The firefilled freshman with rage bubbling beneath her smile and a newfound love for Joni Mitchell.
The shrieking brown haired baby who traumatized grocery shoppers and airplane riders alike.
The bohemian wannabe in Idaho who was hungry for God and family dinners and Allen Ginsberg and revolution. A walking contradiction with long blonde curls and an angel by her side and a never faltering faith that somehow everything would be alright.
The skinny college girl sufficating in insecurities- her flame being extinguished by the same freckled hands that had once made her feel so beautiful. Trapped in a dorm room with a bamboo rug that smelled like salmon and inscents and the promise of better days to come.
The girl that I am today-
one who will make you laugh, and speak her mind, and often let the laundry pile up to the ceiling.
One that will love,
And finally admit that I am far from having it all figured out.

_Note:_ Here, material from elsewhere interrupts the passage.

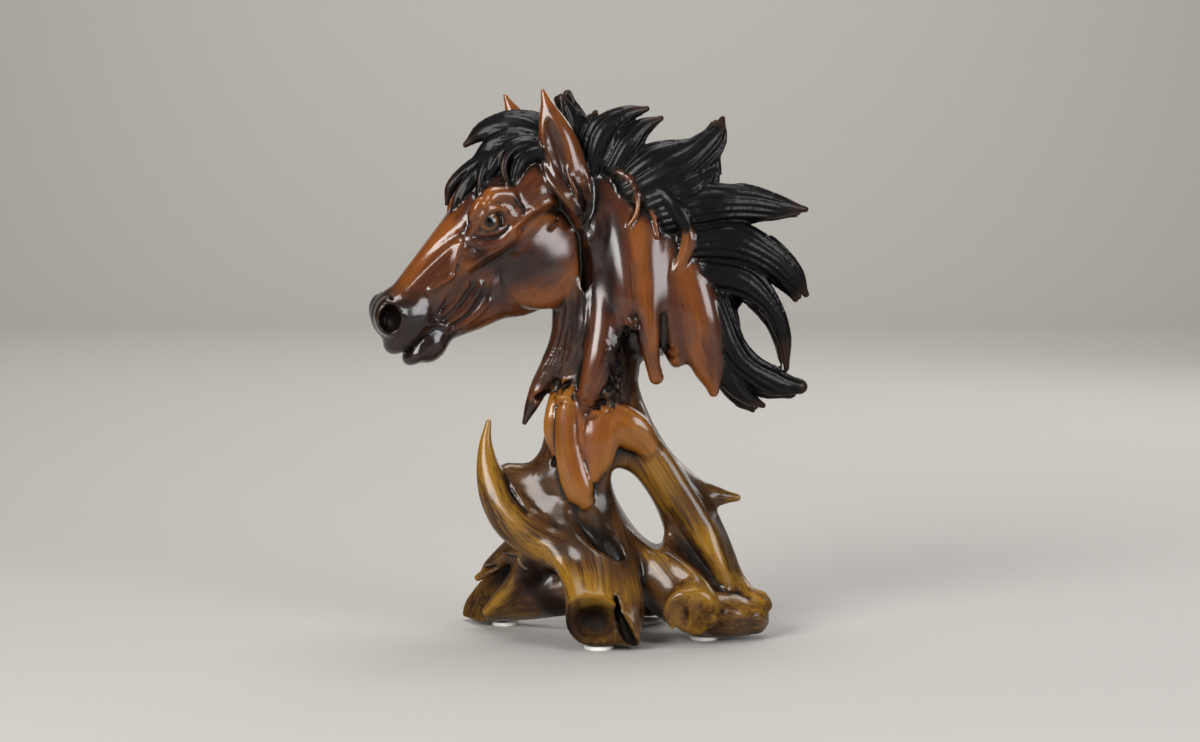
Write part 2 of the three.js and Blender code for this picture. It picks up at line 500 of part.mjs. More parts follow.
// The zero surface of the clay as quads split in two: one vertex in each cell that it crosses.
function skinOf(clay) {
  closeCorners(clay);
  oneBody(clay);
  const [nx, ny, nz] = clay.size;
  const steps = [1, nx, nx * ny];
  const vertexAt = new Map();
  const positions = [];
  const corner = new THREE.Vector3();
  for (let k = 0; k < nz - 1; k++)
    for (let j = 0; j < ny - 1; j++)
      for (let i = 0; i < nx - 1; i++) {
        const n = clay.index(i, j, k);
        const middle = new THREE.Vector3();
        let crossings = 0;
        for (let axis = 0; axis < 3; axis++)
          for (let c = 0; c < 4; c++) {
            const offset = [0, 0, 0];
            offset[(axis + 1) % 3] = c & 1;
            offset[(axis + 2) % 3] = c >> 1;
            const m = n + offset[0] * steps[0] + offset[1] * steps[1] + offset[2] * steps[2];
            const a = clay.values[m];
            const b = clay.values[m + steps[axis]];
            if (a < 0 === b < 0) continue;
            offset[axis] = a / (a - b);
            middle.add(corner.fromArray(offset));
            crossings++;
          }
        if (!crossings) continue;
        middle.divideScalar(crossings).add(corner.set(i, j, k)).multiplyScalar(clay.cell).add(clay.low);
        vertexAt.set(n, positions.length / 3);
        positions.push(middle.x, middle.y, middle.z);
      }
  const faces = [];
  for (let k = 1; k < nz - 1; k++)
    for (let j = 1; j < ny - 1; j++)
      for (let i = 1; i < nx - 1; i++) {
        const n = clay.index(i, j, k);
        for (let axis = 0; axis < 3; axis++) {
          const isIn = clay.values[n] < 0;
          if (isIn === clay.values[n + steps[axis]] < 0) continue;
          const b = steps[(axis + 1) % 3];
          const c = steps[(axis + 2) % 3];
          const quad = [n, n - b, n - b - c, n - c].map((m) => vertexAt.get(m));
          if (!isIn) quad.reverse();
          faces.push([quad[0], quad[1], quad[2]], [quad[0], quad[2], quad[3]]);
        }
      }
  return { positions, faces };
}

// Thins a closed skin to so many triangles by folding short edges together, cheapest first. A fold
// costs the area-weighted squared distance of its vertex from the planes of the triangles around it.
function thin({ positions, faces }, wanted) {
  const count = positions.length / 3;
  const spot = (v) => new THREE.Vector3(positions[3 * v], positions[3 * v + 1], positions[3 * v + 2]);
  const around = Array.from({ length: count }, () => new Set());
  const planes = new Float64Array(10 * count);
  const alive = faces.map(() => true);
  const [ab, ac, normal] = [new THREE.Vector3(), new THREE.Vector3(), new THREE.Vector3()];
  faces.forEach((face, f) => {
    const a = spot(face[0]);
    normal.crossVectors(ab.subVectors(spot(face[1]), a), ac.subVectors(spot(face[2]), a));
    const area = normal.length() / 2;
    normal.normalize();
    const plane = [normal.x, normal.y, normal.z, -normal.dot(a)];
    for (const v of face) {
      around[v].add(f);
      let n = 10 * v;
      for (let i = 0; i < 4; i++) for (let j = i; j < 4; j++) planes[n++] += area * plane[i] * plane[j];
    }
  });
  const sum = new Float64Array(10);
  const costAt = (p) =>
    p.x * (sum[0] * p.x + 2 * (sum[1] * p.y + sum[2] * p.z + sum[3])) +
    p.y * (sum[4] * p.y + 2 * (sum[5] * p.z + sum[6])) +
    p.z * (sum[7] * p.z + 2 * sum[8]) +
    sum[9];
  // the cheapest place for the vertex that an edge folds into, and its cost
  function fold(a, b) {
    for (let i = 0; i < 10; i++) sum[i] = planes[10 * a + i] + planes[10 * b + i];
    const [from, to] = [spot(a), spot(b)];
    const places = [from, to, from.clone().add(to).multiplyScalar(0.5)];
    const m = new THREE.Matrix3().set(sum[0], sum[1], sum[2], sum[1], sum[4], sum[5], sum[2], sum[5], sum[7]);
    if (Math.abs(m.determinant()) > 1e-6 * (sum[0] + sum[4] + sum[7]) ** 3) {
      const best = new THREE.Vector3(-sum[3], -sum[6], -sum[8]).applyMatrix3(m.invert());
      if (best.distanceTo(places[2]) < 2 * from.distanceTo(to)) places.push(best);
    }
    const costs = places.map((p) => Math.max(costAt(p), 0));
    const least = costs.indexOf(Math.min(...costs));
    return { a, b, place: places[least], cost: costs[least] + 1e-5 * from.distanceToSquared(to) };
  }
  const version = new Uint32Array(count);
  const heap = [];
  function push(entry) {
    entry.stamps = [version[entry.a], version[entry.b]];
    let i = heap.push(entry) - 1;
    while (i && heap[(i - 1) >> 1].cost > entry.cost) {
      heap[i] = heap[(i - 1) >> 1];
      i = (i - 1) >> 1;
    }
    heap[i] = entry;
  }
  function pop() {
    const top = heap[0];
    const last = heap.pop();
    if (!heap.length) return top;
    let i = 0;
    for (let child; (child = 2 * i + 1) < heap.length; i = child) {
      if (child + 1 < heap.length && heap[child + 1].cost < heap[child].cost) child++;
      if (heap[child].cost >= last.cost) break;
      heap[i] = heap[child];
    }
    heap[i] = last;
    return top;
  }
  const neighbours = (v) => {
    const found = new Set();
    for (const f of around[v]) for (const w of faces[f]) if (w !== v) found.add(w);
    return found;
  };
  // whether the triangles around v still face the same way and are not slivers with v at place
  function keepsShape(v, other, place) {
    for (const f of around[v]) {
      const face = faces[f];
      if (face.includes(other)) continue;
      const before = face.map(spot);
      const after = face.map((w, i) => (w === v ? place : before[i]));
      ab.subVectors(before[1], before[0]).cross(ac.subVectors(before[2], before[0]));
      normal.copy(ab).normalize();
      ab.subVectors(after[1], after[0]);
      const sides = ab.lengthSq() + after[2].distanceToSquared(after[1]);
      ab.cross(ac.subVectors(after[2], after[0]));
      const twiceArea = ab.length();
      if (normal.dot(ab) < 0.35 * twiceArea) return false;
      if (twiceArea < 0.06 * (sides + ac.lengthSq())) return false;
    }
    return true;
  }
  for (const [a, b, c] of faces) for (const [v, w] of [[a, b], [b, c], [c, a]]) if (v < w) push(fold(v, w));
  let left = faces.length;
  while (left > wanted && heap.length) {
    const { a, b, place, stamps } = pop();
    if (stamps[0] !== version[a] || stamps[1] !== version[b]) continue;
    const ring = neighbours(a);
    const shared = [...neighbours(b)].filter((v) => ring.has(v));
    if (shared.length !== 2 || !keepsShape(a, b, place) || !keepsShape(b, a, place)) continue;
    for (const f of [...around[b]]) {
      if (faces[f].includes(a)) {
        for (const v of faces[f]) around[v].delete(f);
        alive[f] = false;
        left--;
      } else {
        faces[f][faces[f].indexOf(b)] = a;
        around[a].add(f);
      }
    }
    around[b].clear();
    version[b]++;
    version[a]++;
    positions[3 * a] = place.x;
    positions[3 * a + 1] = place.y;
    positions[3 * a + 2] = place.z;
    for (let i = 0; i < 10; i++) planes[10 * a + i] += planes[10 * b + i];
    for (const v of neighbours(a)) push(fold(a, v));
  }
  return faces.filter((_, f) => alive[f]);
}

// The whole figure, laid in the order in which the forms overlap, its sole cut flat for the pads.
function figureSkin() {
  const clay = new Clay(at(-128, -72, -8), at(128, 66, 304), clayCell);
  addStand(clay);
  addTongues(clay);
  addNeck(clay);
  addMane(clay);
  addHead(clay);
  addEars(clay);
  addForelock(clay);
  const floor = new THREE.Box3(at(-128, -72, -8), at(128, 66, 4));
  clay.cut({ box: floor, distance: (p) => p.z - soleHeight }, 0.01);
  const skin = skinOf(clay);
  return { positions: skin.positions, faces: thin(skin, figureTriangles) };
}

const { positions, faces } = figureSkin();
const figureGeometry = new THREE.BufferGeometry();
figureGeometry.setAttribute("position", new THREE.Float32BufferAttribute(positions, 3));
figureGeometry.setIndex(faces.flat());
const figure = new THREE.Mesh(
  figureGeometry.toNonIndexed(),
  new THREE.MeshStandardMaterial({ color: 0x6b2f14, roughness: 0.3 }),
);
figure.name = "figure_horse_head";

const part = new THREE.Group();
part.name = "horse_head_figure";
part.add(figure);
for (const [place, x, y] of [["front", 4, -42], ["left", -47, 30], ["right", 60, -14], ["back", 31, 36]]) {
  const disc = new THREE.CylinderGeometry(padDiameter / 2, padDiameter / 2, padThickness, padSides);
  disc.rotateX(Math.PI / 2).translate(x * scale, y * scale, padThickness / 2);
  const pad = new THREE.Mesh(disc, new THREE.MeshStandardMaterial({ color: 0xeceae4, roughness: 0.6 }));
  pad.name = `pad_${place}`;
  part.add(pad);
}

// The origin is the middle of the underside of the whole part.
figure.geometry.computeVertexNormals();
const whole = new THREE.Box3().setFromObject(part);
const middle = whole.getCenter(new THREE.Vector3());
for (const mesh of part.children) mesh.geometry.translate(-middle.x, -middle.y, 0);

export default part;
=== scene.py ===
# Looks of the horse head figure on its root stand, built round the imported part.
# The figure is modelled as in the part: strokes and beads of clay are blended in a block of distance
# values, and the zero surface of the block becomes the mesh. Here the block is finer.

import bpy
import numpy as np
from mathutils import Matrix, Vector


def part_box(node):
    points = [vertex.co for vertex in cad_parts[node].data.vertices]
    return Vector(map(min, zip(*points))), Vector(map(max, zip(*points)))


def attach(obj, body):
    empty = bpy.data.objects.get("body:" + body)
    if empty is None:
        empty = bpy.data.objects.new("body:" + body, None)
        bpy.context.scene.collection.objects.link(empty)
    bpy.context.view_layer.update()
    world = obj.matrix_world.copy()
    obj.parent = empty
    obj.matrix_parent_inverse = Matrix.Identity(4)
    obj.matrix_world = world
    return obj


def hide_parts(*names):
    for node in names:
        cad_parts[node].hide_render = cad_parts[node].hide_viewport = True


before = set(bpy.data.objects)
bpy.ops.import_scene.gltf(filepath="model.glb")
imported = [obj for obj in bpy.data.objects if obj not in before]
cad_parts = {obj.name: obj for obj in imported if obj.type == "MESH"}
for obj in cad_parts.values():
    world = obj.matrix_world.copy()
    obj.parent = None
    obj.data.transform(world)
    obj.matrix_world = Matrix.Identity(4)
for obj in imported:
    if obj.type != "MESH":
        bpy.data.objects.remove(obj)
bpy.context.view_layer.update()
print("frame loaded")

# Places and radii are drawn in millimetres: x from the nose to the mane's tips, y away from the viewer
# of the horse's left side, z up from the table. The part's own origin lies at centre.
drawn = {
    "centre": (0.12, -2.13, 0.0),
    "middle": 2,  # y of the plane that the neck's and the mane's forms mirror in
    "cell": 0.85,  # of the block of clay
    "triangles": 196000,  # kept in the figure
    "strandGroove": 1.3,  # depth of the grooves between the strands of a lock
    "barkRoughness": 1.0,  # share of the torn wood's roughness
    "sole": 2.2,  # height of the roots' undersides over the table
    "soleReach": 8,  # height up to which that level cut is worked out
}

# The head's own frame: u from the poll to the nose, v towards the forehead, w towards the left cheek
headPitch, headTurn, headUnit = np.radians(43.8), np.radians(22), 0.98
headOrigin = np.array([-15.0, 0.0, 252.0])
alongHead = -np.array([np.cos(headPitch) * np.cos(headTurn), np.cos(headPitch) * np.sin(headTurn),
    np.sin(headPitch)])
upHead = np.array([-np.sin(headPitch) * np.cos(headTurn), -np.sin(headPitch) * np.sin(headTurn),
    np.cos(headPitch)])
leftOfHead = np.array([np.sin(headTurn), -np.cos(headTurn), 0.0])
headAxes = np.stack([alongHead, upHead, leftOfHead])
upright = np.eye(3)


# a place on the head: its origin + its unit (u along + v up + w left)
def onHead(u, v, w):
    return headOrigin + headUnit * (u * alongHead + v * upHead + w * leftOfHead)


# head axes turned by lean: along' = along cos(lean) + up sin(lean), up' = up cos(lean) - along sin(lean)
def leaning(leanDegrees):
    c, s = np.cos(np.radians(leanDegrees)), np.sin(np.radians(leanDegrees))
    return np.stack([alongHead * c + upHead * s, upHead * c - alongHead * s, leftOfHead])


# values of a list at places t from 0 to 1, on an eased curve through its entries
def between(values, t):
    values = np.asarray(values, float)
    place = np.clip(t, 0, 1) * (len(values) - 1)
    i = np.minimum(place.astype(int), len(values) - 2)
    f = place - i
    before, after = values[np.maximum(i - 1, 0)], values[np.minimum(i + 2, len(values) - 1)]
    start, end = values[i], values[i + 1]
    slopeIn, slopeOut, rise = (end - before) / 2, (after - start) / 2, end - start
    bend, twist = 3 * rise - 2 * slopeIn - slopeOut, slopeIn + slopeOut - 2 * rise
    return start + f * (slopeIn + f * (bend + f * twist))


# points and unit tangents on a centripetal spline: span time = distance to the power 0.5
def spline(points, perSpan=4):
    p = np.asarray(points, float)
    p = np.vstack([2 * p[0] - p[1], p, 2 * p[-1] - p[-2]])
    times = np.maximum(np.linalg.norm(np.diff(p, axis=0), axis=1) ** 0.5, 1e-3)[:, None]
    places, tangents = [], []
    for i in range(1, len(p) - 2):
        before, span, after = times[i - 1], times[i], times[i + 1]
        rise = p[i + 1] - p[i]
        cutIn = (p[i] - p[i - 1]) / before - (p[i + 1] - p[i - 1]) / (before + span)
        cutOut = (p[i + 2] - p[i]) / (span + after)
        startSlope = span * (cutIn + rise / span)
        endSlope = span * (rise / span - cutOut + (p[i + 2] - p[i + 1]) / after)
        f = (np.arange(perSpan + (i == len(p) - 3)) / perSpan)[:, None]
        bend, twist = 3 * rise - 2 * startSlope - endSlope, startSlope + endSlope - 2 * rise
        places.append(p[i] + f * (startSlope + f * (bend + f * twist)))
        tangents.append(startSlope + f * (2 * bend + 3 * f * twist))
    places, tangents = np.vstack(places), np.vstack(tangents)
    return places, tangents / np.linalg.norm(tangents, axis=1)[:, None]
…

One who creeps out of bed at midnight because her prayers turn into poetry and I’m terrified to let these glittery thoughts turn into hazey dreams that I can barely grasp in the cold October morning.
And lastylyu, the woman that I will become.
That I am growing into every day.
I can only pray that she has a quiet wisdom that comes with the ability to listen when someone’s heart is hurting.
That she feels no shame in laughing-
loud. and often. and joyfully.
With her hands in the air and a labyrinth beneath her feet.
I pray she has mastered the art of story. That she will still be able to dress up like a cat and sing cabaret songs. That her bliss will be contagious and her creativity will be her lifeline.
I pray that she will fearlessly climb into an old sweet mint maple tree and soar from its fragrant branches, yet stay grounded in who she is . Firmly rooted to this earth.
Her intuition will be tuned, heightened, she will transcend into a woman with eyes so blue and a heart so pure and a song so sweet that the world itself with smile and wrap its arms around her.
I pray she is a weaver of words.
I pray she is a combination of all of the beautiful souls I was lucky enought to spend this fall weekend getting to know.